De ce point de vue, les « psychothérapeutes » ne se distinguent guère des psychologues. Ils/elles s’en distinguent, en revanche, par l’âge - il y a de jeunes psychologues - et par le niveau et surtout le type de formation générale : celle-ci correspond le plus fréquemment à un niveau bac + 2 ou + 3, mais ces études post-bac ont généralement été effectuées, partiellement au moins, hors de l’Université, dans des écoles professionnelles (d’infirmières, d’éducateurs/trices). Cette formation de base est jugée insuffisante par les détracteurs des « psychothérapeutes », mais ceux-ci rétorquent que l’expérience professionnelle acquise dans un premier métier est d’une qualité au moins égale à une formation générale de type académique.

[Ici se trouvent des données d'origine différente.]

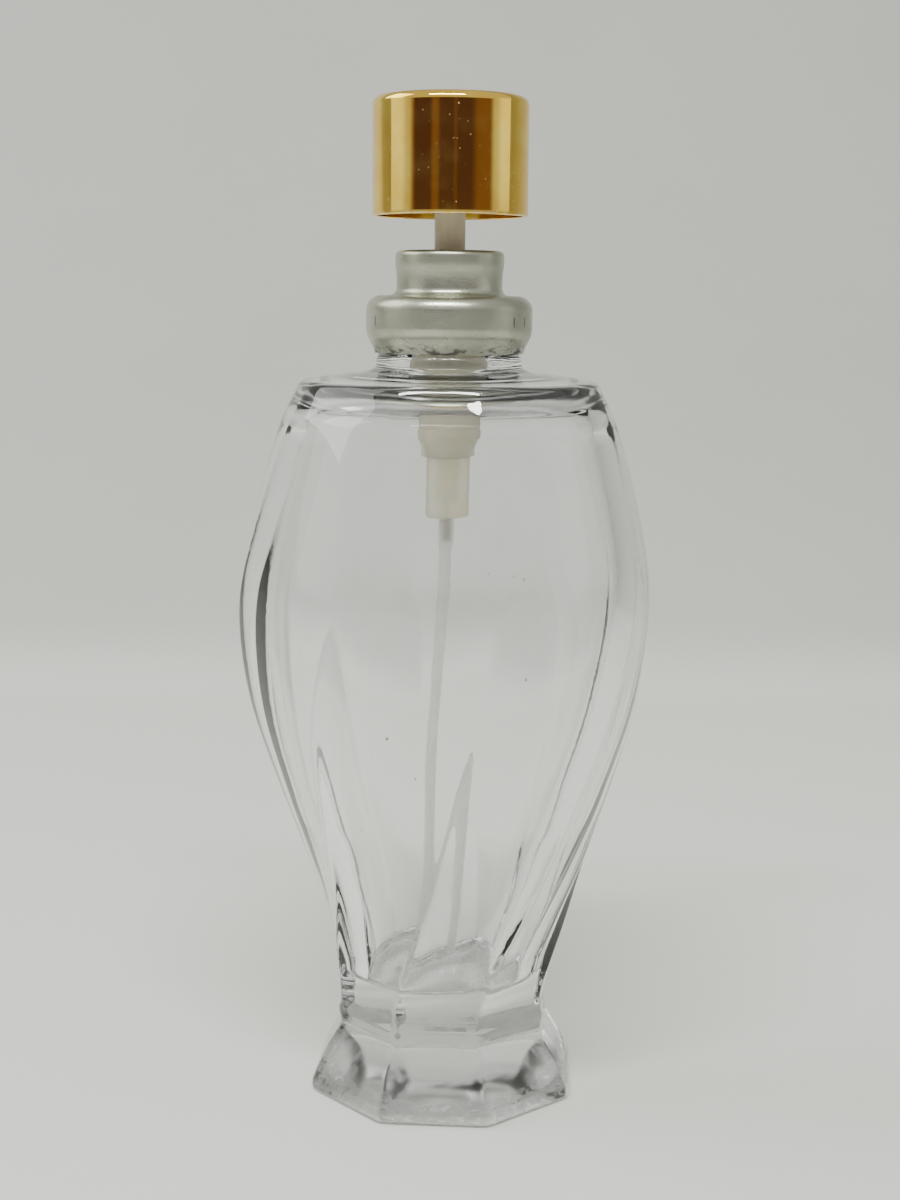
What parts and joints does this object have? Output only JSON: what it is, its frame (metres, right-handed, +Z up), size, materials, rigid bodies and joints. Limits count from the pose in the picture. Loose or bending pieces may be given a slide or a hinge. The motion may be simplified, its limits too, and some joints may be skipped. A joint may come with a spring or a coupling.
{
  "type": "perfume spray bottle",
  "caption": "Clear glass perfume bottle with twisted facets on a flared foot, a crimped metal collar, a spray pump with dip tube, and a gold press-down actuator.",
  "frame": {"origin": "centre of the foot, on the plane that the bottle stands on", "axes": "+Z up along the bottle's axis, +Y the way the spray leaves the nozzle at rest, +X to the right as seen from -Y"},
  "size_m": [0.0426, 0.0426, 0.1032],
  "materials": {
    "glass": "clear fire-polished soda-lime glass",
    "aluminium": "satin lacquered aluminium, faintly warm",
    "gold": "bright gold anodised aluminium",
    "natural_plastic": "milky natural polypropylene",
    "ivory_plastic": "ivory acetal",
    "seal": "soft grey elastomer",
    "steel": "bright stainless steel"
  },
  "bodies": {
    "bottle": {"glass_bottle": "glass", "neck_gasket": "seal", "crimp_ferrule": "aluminium", "pump_housing": "natural_plastic", "closure_collar": "natural_plastic", "stem_seal": "seal", "return_spring": "steel", "dip_tube": "natural_plastic"},
    "plunger": {"pump_stem": "ivory_plastic", "valve_pin": "natural_plastic"},
    "piston": {"pump_piston": "natural_plastic"},
    "actuator": {"actuator_button": "ivory_plastic", "actuator_shell": "gold", "nozzle_insert": "natural_plastic"},
    "inlet_valve": {"inlet_ball": "steel"}
  },
  "joints": [
    {"name": "actuator_press", "type": "slide", "parent": "bottle", "child": "plunger", "axis": [0, 0, -1], "range_m": [0, 0.0035], "stiffness_N_per_m": 1500, "springref_m": -0.004, "deforming": ["return_spring"]},
    {"name": "actuator_turn", "type": "hinge", "parent": "plunger", "child": "actuator", "pos_m": [0, 0, 0.093], "axis": [0, 0, 1], "continuous": true},
    {"name": "piston_shuttle", "type": "slide", "parent": "plunger", "child": "piston", "axis": [0, 0, 1], "range_m": [0, 0.0006]},
    {"name": "inlet_ball_lift", "type": "slide", "parent": "bottle", "child": "inlet_valve", "axis": [0, 0, 1], "range_m": [0, 0.0006]}
  ]
}
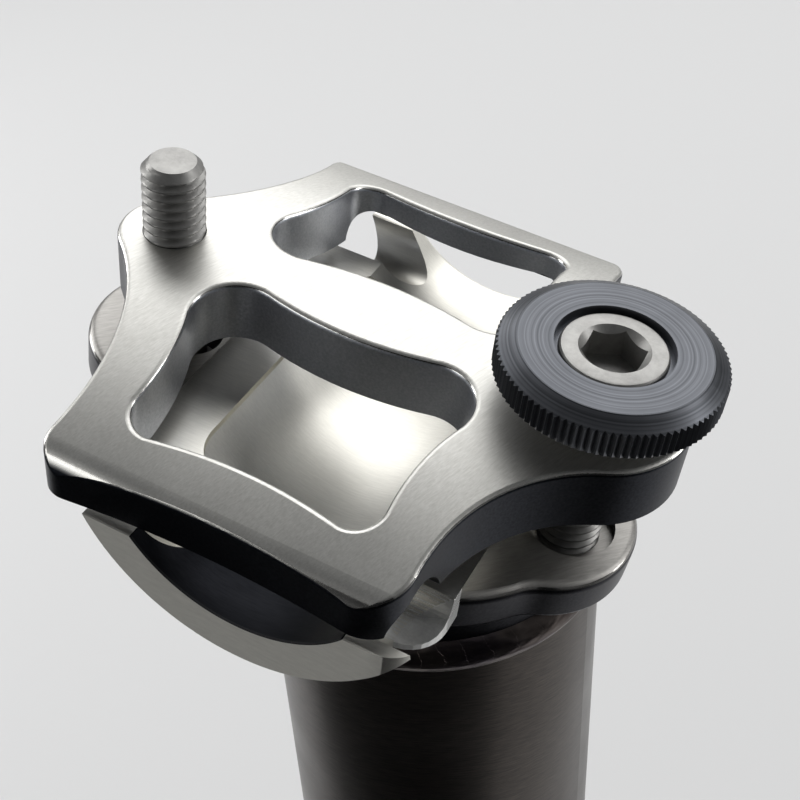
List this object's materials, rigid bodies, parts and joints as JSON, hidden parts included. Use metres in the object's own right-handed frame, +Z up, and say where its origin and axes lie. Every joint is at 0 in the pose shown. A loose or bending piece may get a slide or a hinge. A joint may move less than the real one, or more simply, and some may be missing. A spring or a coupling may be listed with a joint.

Au début des années 2000, il avait pu sembler que les « psychothérapeutes » avaient réussi à ouvrir un vrai débat sur la question de la formation à l’exercice de la psychothérapie : formation générale de base, formation en psychopathologie et formation spécifique à la psychothérapie. Or, encore dans l’amendement visant à réglementer l’exercice de la psychothérapie voté en première lecture à l’Assemblée nationale en octobre 2003, « l’Amendement Accoyer », il n’est aucunement question de la formation. La loi promulguée évoque, elle, une formation en « psychopathologie clinique », sans que les longs et vifs débats qui ont précédé cette loi aient vraiment débattu de ce que devrait être la formation des psychothérapeutes, notamment sans envisager une quelconque formation spécifique à la psychothérapie ; on peut en outre noter, que la loi dispense6 de la formation en psychopathologie clinique non seulement les psychiatres, les psychologues et les psychanalystes, mais également les médecins. Au cours des presque trois années de débats depuis l’Amendement Accoyer - car tant que le décret d’application de la loi n’est pas promulgué ceux-ci se poursuivent - les « psychothérapeutes » ont gagné une certaine reconnaissance sociale, étant par exemple, eux aussi, invités par le Ministère de la Santé aux discussions sur les avant-projets de décret. Mais au final, à considérer la dernière version du projet de décret sortie le 2 octobre 2006, ils ne pourront plus utiliser le titre de psychothérapeute, titre que, parmi les divers professionnels pratiquant des psychothérapies, ils étaient les seuls à revendiquer.